Outstanding level of hypocrisy there. Congrats.
buying votes by trapping people in welfare
"Fraction" is a little bit ungenerous. According to the Guardian diagram above, pensions are just over (not under as I preciously said) half. So yeah, I suppose the rest of it is a fraction, in the same way everything is technically a fraction.
As for the tax, you're right that people don't spend the same proportion but I think you're being a bit unreasonable by saying "their rich pals" as if they're selling the crown jewels to their neighbours; Who are you referring to when you say that? Because as has been stated in this thread, everyone between £10k and £100k a year will benefit. £10k certainly isn't rich, and whilst £100k is certainly well off it isn't Tory-donor-waiting-for-the-house-of-Lords style money, especially as an income (as opposed to, say, someone earning that much through capital gains, which suggests enormous assets). Maybe my perception is just skewed by being from/living in London, where the idea of someone on £35k simply squireling away money because they've run out of things to spend it on a bit ludicrous.
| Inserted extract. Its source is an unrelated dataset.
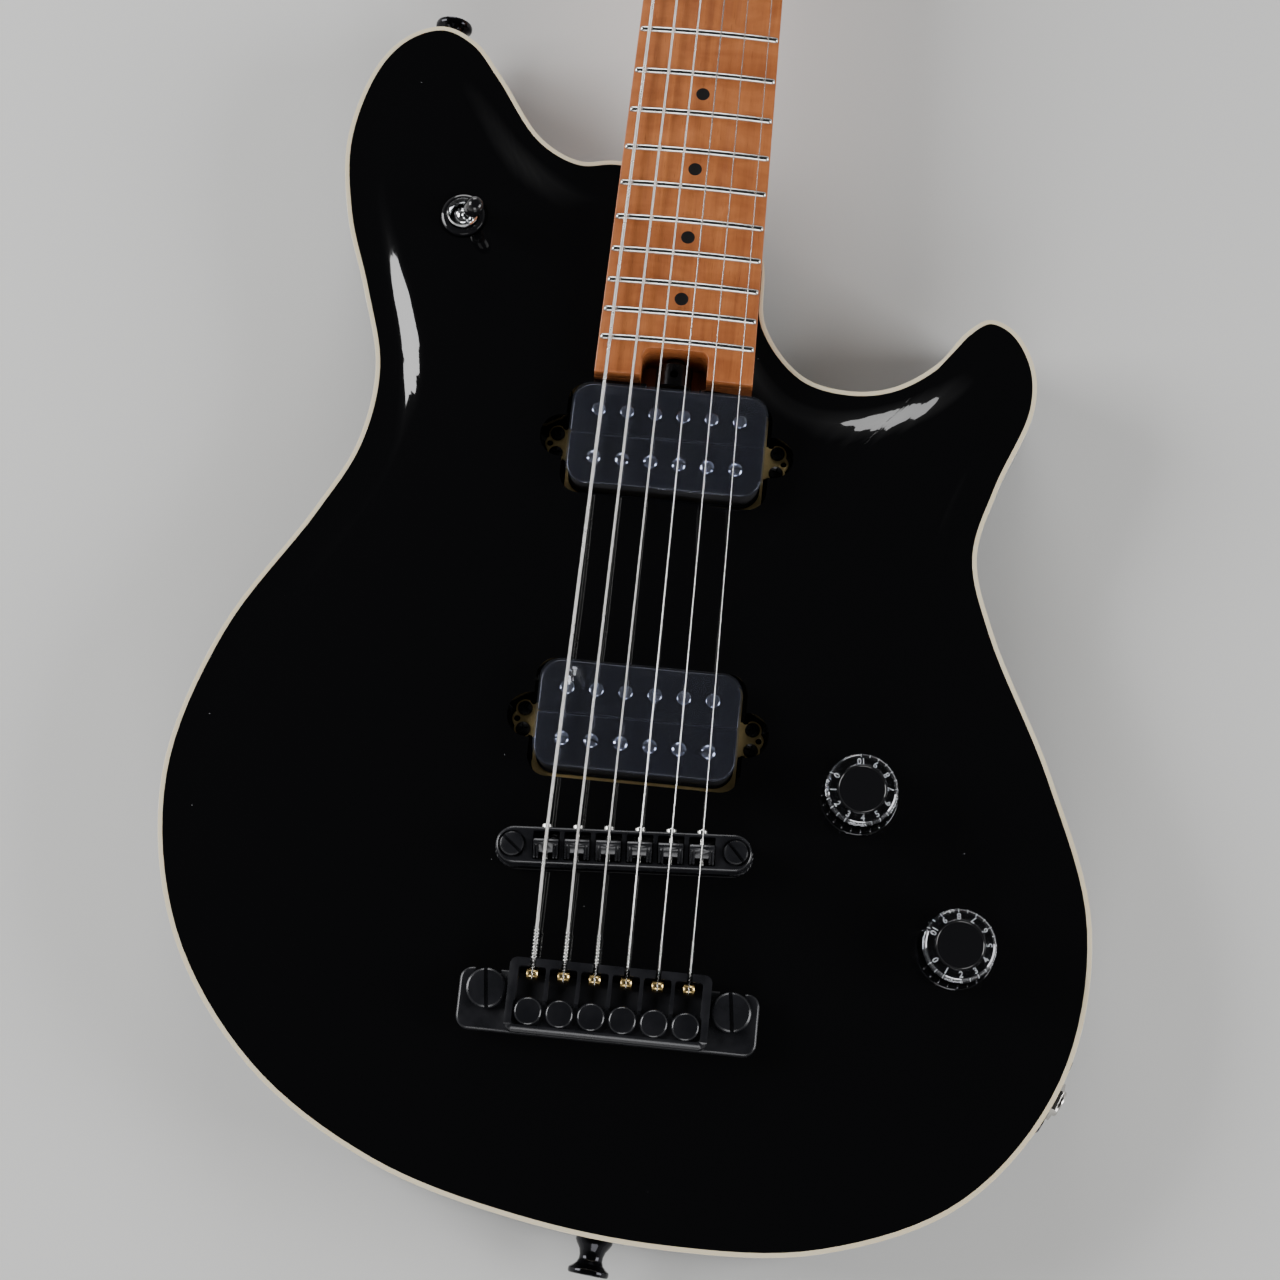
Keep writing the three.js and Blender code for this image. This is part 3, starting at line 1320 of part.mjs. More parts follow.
/** Everything that is routed, drilled or let into the body. */
function bodyCutters() {
  const high = EDGE_HEIGHT + ARCH_RISE + 5;
  const ledge = COVER_LEDGE + GAP;
  const coverFloor = COVER_THICKNESS + GAP;
  const pocket = neckPocket();
  const cutters = [pocket, neckScrewHoles(), ...pickups.map(pickupCavity)];
  cutters.push(plate(neckPlateShape(GAP), -1, PLATE_THICKNESS + GAP));
  cutters.push(plate(stretchedRound(controlWells, 0), -1, CAVITY_CEILING));
  cutters.push(plate(stretchedRound(controlWells, ledge), -1, coverFloor));
  cutters.push(plate(stretchedRound(switchWells, 0), -1, CAVITY_CEILING));
  cutters.push(plate(stretchedRound(switchWells, ledge), -1, coverFloor));

  for (const place of [volumePlace, tonePlace]) {
    const seat = seatHeight(place);
    cutters.push(bar(POT_BUSHING_RADIUS + GAP, CAVITY_CEILING - 1, high, ...place, 16));
    cutters.push(bar(POT_NUT_RADIUS + 1, seat, high, ...place, 16));
  }
  cutters.push(bar(SWITCH_BUSHING_RADIUS + GAP, CAVITY_CEILING - 1, high, ...switchPlace, 16));
  cutters.push(bar(SWITCH_NUT_RADIUS + 1, switchSeat, high, ...switchPlace, 24));

  for (const [, x] of bridgePostPlaces) {
    const floor = topUnderBridge(x) - POST_BITE;
    const hole = bar(BRIDGE_BUSH_RADIUS + GAP, floor, high, x, 0, 16);
    cutters.push(moved(hole, bridgeFrame));
  }
  for (const [, x] of studPlaces) {
    const floor = topHeight(x, studY) - STUD_BITE;
    cutters.push(bar(STUD_RADIUS + GAP, floor, high, x, studY, 16));
  }

  const seatSize = JACK_PLATE_SIZE / 2 + GAP;
  const jackSeat = block(-JACK_SEAT, 20, -seatSize, seatSize, -seatSize, seatSize);
  const jackHole = moved(bar(JACK_NUT_RADIUS + 2, -26, 5, 0, 0, 16), SIDEWAYS);
  cutters.push(moved(jackSeat.add(jackHole), jackFrame));
  for (const { frame } of strapPlaces) {
    const hole = bar(STRAP_SCREW_RADIUS + GAP, -STRAP_SCREW_LENGTH - 1, 5, 0, 0, 10);
    const seat = bar(STRAP_FLANGE_RADIUS + 0.5, -STRAP_SEAT, 10, 0, 0, 16);
    cutters.push(moved(moved(hole.add(seat), SIDEWAYS), frame));
  }

  const [neckPickup, bridgePickup] = pickups;
  const z = WIRE_HOLE_HEIGHT;
  const aside = PICKUP_LENGTH / 3;
  const sideWell = PICKUP_LENGTH / 2;
  const wireRuns = [
    [[aside, bridgePickup.y, z], [aside, neckPickup.y, z]],
    [[sideWell, bridgePickup.y, z], [...volumePlace, z]],
    [[-sideWell + WIRE_HOLE_RADIUS, neckPickup.y, z], [...switchPlace, z]],
  ];
  for (const [from, to] of wireRuns) cutters.push(barBetween(from, to, WIRE_HOLE_RADIUS));
  return cutters;
}

addPart("body", bodyBlank().subtract(wasm.Manifold.union(bodyCutters())), "blackLacquer");

function bindingStrip() {
  const toPlane = (points) => points.map((p) => new THREE.Vector2(p.x, p.y));
  const shape = new THREE.Shape(toPlane(outline));
  shape.holes.push(new THREE.Path(toPlane(inset(outline, BINDING_WIDTH)).reverse()));
  return plate(shape, EDGE_HEIGHT - BINDING_DEPTH, EDGE_HEIGHT).subtract(neckPocket());
}
addPart("binding", bindingStrip(), "creamPlastic");

for (const [name, wells] of [["control", controlWells], ["switch", switchWells]]) {
  const cover = plate(stretchedRound(wells, COVER_LEDGE), 0, COVER_THICKNESS);
  addPart(`${name}_cover`, cover, "blackPlastic");
}

export default guitar;
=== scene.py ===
import math

import bmesh
import bpy
from mathutils import Matrix, Vector


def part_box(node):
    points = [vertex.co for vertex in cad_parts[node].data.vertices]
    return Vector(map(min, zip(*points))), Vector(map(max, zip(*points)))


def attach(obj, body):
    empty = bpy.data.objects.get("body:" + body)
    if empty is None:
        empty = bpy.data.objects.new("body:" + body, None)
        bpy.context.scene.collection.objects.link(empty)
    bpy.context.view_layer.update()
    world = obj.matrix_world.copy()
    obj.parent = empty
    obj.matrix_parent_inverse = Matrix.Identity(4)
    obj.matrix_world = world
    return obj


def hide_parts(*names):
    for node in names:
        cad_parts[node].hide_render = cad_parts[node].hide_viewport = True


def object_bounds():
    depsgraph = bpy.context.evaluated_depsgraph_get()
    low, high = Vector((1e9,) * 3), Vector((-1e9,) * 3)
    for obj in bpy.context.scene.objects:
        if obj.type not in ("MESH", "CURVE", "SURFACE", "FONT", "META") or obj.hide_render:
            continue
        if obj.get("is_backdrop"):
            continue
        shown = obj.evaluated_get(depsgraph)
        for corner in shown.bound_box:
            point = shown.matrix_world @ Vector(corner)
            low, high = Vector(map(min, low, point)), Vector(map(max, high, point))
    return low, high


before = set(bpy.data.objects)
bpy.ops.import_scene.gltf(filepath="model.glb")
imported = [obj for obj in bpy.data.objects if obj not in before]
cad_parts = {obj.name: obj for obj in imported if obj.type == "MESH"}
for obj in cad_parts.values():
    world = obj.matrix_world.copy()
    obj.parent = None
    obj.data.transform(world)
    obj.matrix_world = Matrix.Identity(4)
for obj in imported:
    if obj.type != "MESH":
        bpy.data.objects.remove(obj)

# An electric guitar: an arched and bound body in gloss black with a bolted-on neck of roasted
# maple, two pickups, a six-saddle bridge and a tailpiece. Lengths are millimetres times MM.

cad_low, cad_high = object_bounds()

# ------------------------------------------------------------------ camera
# It stands over the end of the body and looks down along the strings. Its turn is given by
# the three headings of its picture: to the right, down and forward.

MM = 0.001
to_the_right = Vector((0.9949, 0.1007, -0.006)).normalized()
forward = Vector((-0.0314, 0.2527, -0.967)).normalized()
upward = to_the_right.cross(forward)
bpy.ops.object.camera_add(location=(0.0239, -0.1376, 0.8544))
camera = bpy.context.object
turn = Matrix((to_the_right, upward, -forward)).transposed()
camera.rotation_euler = turn.to_euler()
camera.data.lens = 67.5
camera.data.sensor_width = 36
camera.data.clip_start = 0.01
bpy.context.scene.camera = camera

# ------------------------------------------------------------------ body
# Solid wood: a flat back with a rounded edge, upright sides and a gently domed top, all in
# black lacquer polished to a mirror. The rebate round the top edge takes the binding.

OUTLINE = [
    (-30, 257), (-43, 255.5), (-58, 263), (-76, 287), (-87, 300), (-99.5, 305.5), (-112, 301),
    (-122.5, 288), (-130, 257), (-126, 226), (-116, 196.5), (-108, 167), (-111, 138),
    (-123, 112), (-150, 64), (-162.5, 11), (-151, -42), (-119, -84.5), (-74, -112),
    (-24, -125.5), (27, -130.5), (78, -126.5), (124, -105.5), (154, -63), (160.5, -11),
    (144, 40), (120.5, 90), (113, 117), (119, 143), (130, 174), (129, 191), (121, 204),
    (112, 207.5), (104, 202), (94, 188.5), (79, 178), (63, 175), (46, 179), (31, 197),
    (28, 222), (19, 243), (-5, 254),
]
OUTLINE_STEPS = 8
EDGE_HEIGHT = 40
ARCH_RISE = 10
ARCH_POWER = 2.4
ARCH_MIDDLE = 60
SANDED_EDGE = 17
BACK_ROUND = 4
BINDING_WIDTH = 1.6
BINDING_DEPTH = 6
SNUG = 0.05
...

And it's a bit odd you mention "moral compass" amidst all the macroeconomic theory as if that's the main measure of compassion - you talk about pensions purely in terms of their impact on consumption now, whilst ignoring the benefits to the recipients of said pension tax breaks when they come to get their pension as if it doesn't matter. Likewise with the increase in the tax free allowance, which will help improve the lives of people who, sure, might not be living on the poverty line, but surely it's impossible to argue that unless you're on the poverty line then quality of life increases don't matter? It just seems a bit weird that you align your moral compass with tax policy.
An utter drek level reply, Crab.
Seeing how Labour oversaw Mid Staffs, Rotherham, buying votes by trapping people in welfare, two wars, having no answer for the economy etc etc I would argue anyone thinking about voting Labour needs their moral compass and mental health checked, crab.
So drek you don't actually have a response, in fact.